__Data section__:
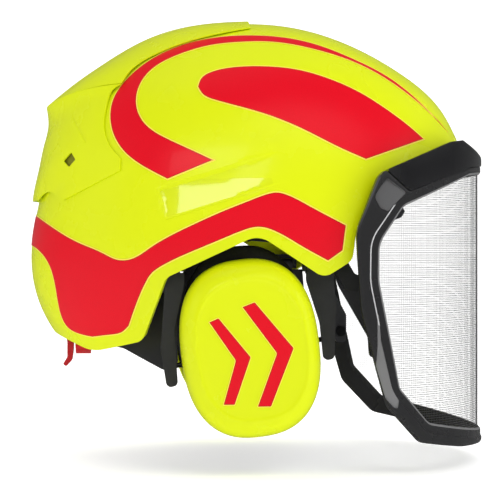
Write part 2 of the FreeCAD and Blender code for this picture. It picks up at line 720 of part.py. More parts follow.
def dome(side, inset):
    """The domed ear cup as a solid, inset from its outside."""
    wires = []
    for height, scale in DOME:
        distance = size("cup_back") + height * (1 - inset / 28.5)
        spots = oval(size("cup_half_x") * scale - inset, size("cup_half_z") * scale - inset)
        wires.append(oval_wire(spots, side * distance))
    return Part.makeLoft(wires, True)


CHEVRON_SMALL = [(-33.6, -16.2, 0.6), (-27.3, -13.4, 1), (-7.6, -37.2, 1.5), (-17.4, -66.1, 1), (-24.9, -66.1, 0.6), (-17.5, -39.3, 1.5)]
CHEVRON_LARGE = [(-13.8, -7.1, 0.6), (-5.6, -3.9, 1), (18.2, -31.9, 1.5), (4.4, -67.3, 1), (-4.5, -67.3, 0.6), (7.2, -35.1, 1.5)]

for name, side in SIDES:
    legs = []
    for outline, pin, (hinge_x, span) in ((REAR_LEG, REAR_PIN, HINGES[0]), (FRONT_LEG, FRONT_PIN, HINGES[1])):
        near = side * (size("ear_side") - size("leg_wall") / 2)
        plate = prism(rounded(outline), near, near + side * size("leg_wall"))
        room = prism(rounded([
            (-90, size("ear_z") - 4.2, 0), (90, size("ear_z") - 4.2, 0), (90, 40, 0), (-90, 40, 0),
        ]))
        neck = plate.common(side_block(side, (hinge_x - span / 2, hinge_x + span / 2), (80, 110), (-70, 40)))
        plate = plate.cut(room).fuse(neck)
        barrel = rod(size("knuckle"), span, Vector(hinge_x - span / 2, side * size("ear_side"), size("ear_z")), FORWARD)
        keep = side_block(side, (-90, 90), (80, 110), (-70, size("ear_z")))
        leg = plate.common(keep).fuse(barrel)
        bore = rod(size("ear_pin") + size("run_gap"), 40, Vector(hinge_x - 20, side * size("ear_side"), size("ear_z")), FORWARD)
        half_slot = size("slot") / 2
        slot_low = pin[1] - size("travel") - 2.2
        slot_far = size("ear_side") - size("leg_wall") / 2 + size("slot_deep")
        slot_cut = side_block(side, (pin[0] - half_slot, pin[0] + half_slot), (80, slot_far), (slot_low, pin[1] + 2.2))
        legs.append(leg.cut(bore).cut(slot_cut))
    feature(name + "_yoke_legs", Part.makeCompound(legs))

    sliders = []
    pins = []
    for pin, toward in ((REAR_PIN, 1), (FRONT_PIN, -1)):
        inboard = size("ear_side") - size("leg_wall") / 2
        half_key = size("slot") / 2 - 0.05
        shoe = side_block(side, (pin[0] - 2.6, pin[0] + 2.6), (inboard - 4, inboard - 0.05), (pin[1] - 2.6, pin[1] + 2.6))
        key_far = inboard + size("slot_deep") - 0.1
        key = side_block(side, (pin[0] - half_key, pin[0] + half_key), (inboard - 1, key_far), (pin[1] - 2, pin[1] + 2))
        start = Vector(pin[0], side * size("tilt_side"), pin[1]) - TILT * (3.5 * toward)
        pins.append(rod(size("tilt_pin"), 16, start, TILT * toward))
        sliders.append(shoe.fuse(key).cut(pins[-1]))
    feature(name + "_ear_sliders", Part.makeCompound(sliders))
    feature(name + "_tilt_pins", Part.makeCompound(pins))

    shell = dome(side, 0).cut(dome(side, size("cup_wall")))
    feature(name + "_ear_cup", shell)

    near, far = side * size("plate_back"), side * (size("cup_back") - 0.05)
    back = oval_plate(oval(40, 52), near, far).cut(oval_plate(oval(25, 37), near - side, far + side))
    bore_start = Vector(REAR_PIN[0], side * size("tilt_side"), REAR_PIN[1]) - TILT * 20
    back = back.cut(rod(size("tilt_pin") + size("run_gap"), 140, bore_start, TILT))
    feature(name + "_ear_back_plate", back)

    near, far = side * size("seal_back"), side * (size("plate_back") - 0.1)
    ring_out = oval_plate(oval(41.5, 58, -7.5, -27, 2.3), near, far)
    ring_in = oval_plate(oval(25, 39, -7.5, -30, 2.3), near - side, far + side)
    feature(name + "_ear_cushion", ring_out.cut(ring_in))

    feature(name + "_acoustic_foam", oval_plate(oval(33, 45), side * (size("cup_back") + 2), side * 114))

    near, far = side * (size("cup_face") + 0.05), side * (size("cup_face") + 0.05 + size("decal"))
    marks = [prism(rounded(CHEVRON_SMALL), near, far), prism(rounded(CHEVRON_LARGE), near, far)]
    feature(name + "_chevron_film", Part.makeCompound(marks))

# ---------------------------------------------------------------- nape fitting

KNOB = Vector(0, 0, size("knob_z"))

housing = body("adjuster_housing")
housing.Placement = Placement(Vector(-100.3, 0, 0), Rotation())
shell_plan = sketch(housing, "YZ_Plane", "housing_plan", rounded([(-27, -34, 9), (27, -34, 9), (27, -6, 9), (-27, -6, 9)]))
pad(housing, "housing_plate", shell_plan, 5.7, True)
hub = sketch(housing, "YZ_Plane", "housing_hub")
hub.addGeometry(Part.Circle(Vector(0, size("knob_z"), 0), UP, size("hub_radius") + size("run_gap")), False)
pocket(housing, "housing_bore", hub, 12, reverse=False)

knob = body("size_knob")
knob.setExpression("Placement.Base.x", "Sheet.knob_front")
knob.setExpression("Placement.Base.z", "Sheet.knob_z")
pad(knob, "knob_disc", circle(knob, "YZ_Plane", "knob_plan", 0, 0, "knob_radius"), "Sheet.knob_deep", True)
hub_plan = circle(knob, "YZ_Plane", "knob_hub_plan", 0, 0, "hub_radius")
pad(knob, "knob_hub", hub_plan, 7.1)
grip = sketch(knob, "YZ_Plane", "knob_grip")
grip.addGeometry(Part.Circle(Vector(size("knob_radius") + 1.2, 0, 0), UP, 2.6), False)
grip_cut = pocket(knob, "knob_grip_cut", grip, 20, reverse=False)
turns = knob.newObject("PartDesign::PolarPattern", "knob_grips")
turns.Originals = [grip_cut]
turns.Axis = (grip, ["N_Axis"])
turns.Angle = 360
turns.Occurrences = 18
knob.Tip = turns
screw_hole = sketch(knob, "YZ_Plane", "knob_screw")
screw_hole.addGeometry(Part.Circle(Vector(0, 0, 0), UP, size("stud_radius") + size("run_gap")), False)
pocket(knob, "knob_screw_hole", screw_hole, 18, both=True)

CRADLE = [
    (-110, -8, 0), (-110, -33, 0), (-84, -36.5, 10), (-58, -49.5, 5), (-50, -45, 4), (-52, 2, 5),
    (-68, 2, 8), (-84, -8, 10),
]


def oval_wall(length, width, wall, z_low, z_high):
    outer = Part.Face(Part.Wire(Part.Ellipse(Vector(0, 0, z_low), length + wall, width + wall).toShape()))
    inner = Part.Face(Part.Wire(Part.Ellipse(Vector(0, 0, z_low), length, width).toShape()))
    return outer.cut(inner).extrude(UP * (z_high - z_low))


cradle = oval_wall(size("band_length") - 3.2, size("band_width") - 3.2, 3, -80, 0).common(prism(rounded(CRADLE)))
stud = rod(size("stud_radius"), 18, Vector(-96.5, 0, size("knob_z")), -FORWARD)
feature("nape_cradle", cradle.fuse(stud))
NAPE_PAD = [(-110, -11, 0), (-110, -30, 0), (-84, -33.5, 10), (-64, -42, 5), (-66, -28, 8), (-82, -11, 8)]
nape_pad = oval_wall(size("band_length") - 7.4, size("band_width") - 7.4, 4, -80, 0)
feature("nape_pad", nape_pad.common(prism(rounded(NAPE_PAD))))

lever_bracket = []
for edge in (-1, 1):
    lug = block((-123, edge * 8 - 1.5, -30), (-116.6, edge * 8 + 1.5, -12))
    tip = rod(3, 3, Vector(size("lever_x"), edge * 8 - 1.5, size("lever_z")), ACROSS)
    lever_bracket.append(lug.fuse(tip))
base = block((-150, -9.5, -18), (-116.6, 9.5, -12)).common(inside)
pin_hole = rod(1.26, 30, Vector(size("lever_x"), -15, size("lever_z")), ACROSS)
feature("lever_bracket", base.fuse(lever_bracket).cut(pin_hole))
feature("lever_pin", rod(1.25, 19, Vector(size("lever_x"), -9.5, size("lever_z")), ACROSS))

LEVER = [
    (-123, -26, 2.2), (-117, -26, 2.4), (-117.6, -40, 3), (-118.4, -46, 2), (-122.5, -50.5, 1.5),
    (-124.4, -48.5, 1), (-121.6, -44, 3), (-121.6, -34, 3),
]
lever = body("release_lever")
lever_plate = pad(lever, "lever_plate", sketch(lever, "XZ_Plane", "lever_side", rounded(LEVER)), "Sheet.lever_wide")
lever_plate.Midplane = True
lever_bore = sketch(lever, "XZ_Plane", "lever_bore")
lever_bore.addGeometry(Part.Circle(Vector(size("lever_x"), size("lever_z"), 0), UP, 1.3), False)
pocket(lever, "lever_bore_cut", lever_bore, both=True)

# ---------------------------------------------------------------- check and write

doc.recompute()
for item in doc.Objects:
    if "Invalid" in item.State or "Error" in item.State:
        raise RuntimeError(f"{item.Label}: {item.State}")
for item in nodes:
    shape = item.Shape
    if shape.isNull() or not shape.isValid() or not shape.Solids:
        raise RuntimeError(f"{item.Label} has no valid solid")
    shape.exportStep(f"parts/{item.Label}.step")
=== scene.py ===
import math
import bmesh
import bpy
import numpy as np
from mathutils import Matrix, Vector, kdtree
from mathutils.geometry import delaunay_2d_cdt


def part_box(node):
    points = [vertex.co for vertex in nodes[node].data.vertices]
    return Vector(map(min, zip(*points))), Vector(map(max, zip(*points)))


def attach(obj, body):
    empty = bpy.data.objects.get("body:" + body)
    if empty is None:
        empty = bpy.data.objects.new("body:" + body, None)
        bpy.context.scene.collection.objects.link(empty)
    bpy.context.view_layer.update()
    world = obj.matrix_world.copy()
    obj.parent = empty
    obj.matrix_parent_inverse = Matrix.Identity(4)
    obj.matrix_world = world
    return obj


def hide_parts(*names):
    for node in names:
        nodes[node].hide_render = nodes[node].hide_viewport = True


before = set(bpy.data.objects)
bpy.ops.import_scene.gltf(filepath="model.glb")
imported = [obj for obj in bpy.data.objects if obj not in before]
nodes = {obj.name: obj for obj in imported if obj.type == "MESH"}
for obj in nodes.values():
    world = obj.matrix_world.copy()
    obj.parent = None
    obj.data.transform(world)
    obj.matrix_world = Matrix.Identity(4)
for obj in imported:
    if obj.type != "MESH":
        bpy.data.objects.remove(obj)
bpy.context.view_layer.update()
MM = 0.001

# ---------------------------------------------------------------- materials


def graph(name):
    mat = bpy.data.materials.new(name)
    mat.use_nodes = True
    return mat, mat.node_tree, mat.node_tree.nodes["Principled BSDF"]


def add(tree, kind, **values):
    """A new node; each value goes to the input or the setting of that name."""
    node = tree.nodes.new(kind)
    for key, value in values.items():
        if key in node.inputs:
            node.inputs[key].default_value = value
        else:
            setattr(node, key, value)
    return node


def set_inputs(node, values):
    for key, value in values.items():
        node.inputs[key].default_value = value


def texture(tree, kind, **values):
    """A texture over the object's own coordinates."""
    node = add(tree, kind, **values)
    tree.links.new(add(tree, "ShaderNodeTexCoord").outputs["Object"], node.inputs["Vector"])
    return node


def tones(tree, value, colour, first, last):
    """A colour times a factor that runs from first to last with a value."""
    node = add(tree, "ShaderNodeValToRGB")
    for element, factor in zip(node.color_ramp.elements, (first, last)):
        element.color = tuple(min(1, c * factor) for c in colour) + (1,)
    tree.links.new(value, node.inputs["Fac"])
    return node.outputs["Color"]


def between(tree, value, low, high):
    """A value of 0 to 1 stretched to a range."""
    node = add(tree, "ShaderNodeMapRange")
    set_inputs(node, {"To Min": low, "To Max": high})
    tree.links.new(value, node.inputs["Value"])
    return node.outputs["Result"]


def combine(tree, operation, first, second):
    """Two values combined; the second may be a number."""
    node = add(tree, "ShaderNodeMath", operation=operation)
    tree.links.new(first, node.inputs[0])
    if isinstance(second, float):
        node.inputs[1].default_value = second
    else:
        tree.links.new(second, node.inputs[1])
    return node.outputs[0]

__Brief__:
Reproduce exactly the lines from the line with "check and write" through the line with "for node in", both end lines included, and only those lines.

__Exercise response__:
# ---------------------------------------------------------------- check and write

doc.recompute()
for item in doc.Objects:
    if "Invalid" in item.State or "Error" in item.State:
        raise RuntimeError(f"{item.Label}: {item.State}")
for item in nodes:
    shape = item.Shape
    if shape.isNull() or not shape.isValid() or not shape.Solids:
        raise RuntimeError(f"{item.Label} has no valid solid")
    shape.exportStep(f"parts/{item.Label}.step")
=== scene.py ===
import math
import bmesh
import bpy
import numpy as np
from mathutils import Matrix, Vector, kdtree
from mathutils.geometry import delaunay_2d_cdt


def part_box(node):
    points = [vertex.co for vertex in nodes[node].data.vertices]
    return Vector(map(min, zip(*points))), Vector(map(max, zip(*points)))


def attach(obj, body):
    empty = bpy.data.objects.get("body:" + body)
    if empty is None:
        empty = bpy.data.objects.new("body:" + body, None)
        bpy.context.scene.collection.objects.link(empty)
    bpy.context.view_layer.update()
    world = obj.matrix_world.copy()
    obj.parent = empty
    obj.matrix_parent_inverse = Matrix.Identity(4)
    obj.matrix_world = world
    return obj


def hide_parts(*names):
    for node in names:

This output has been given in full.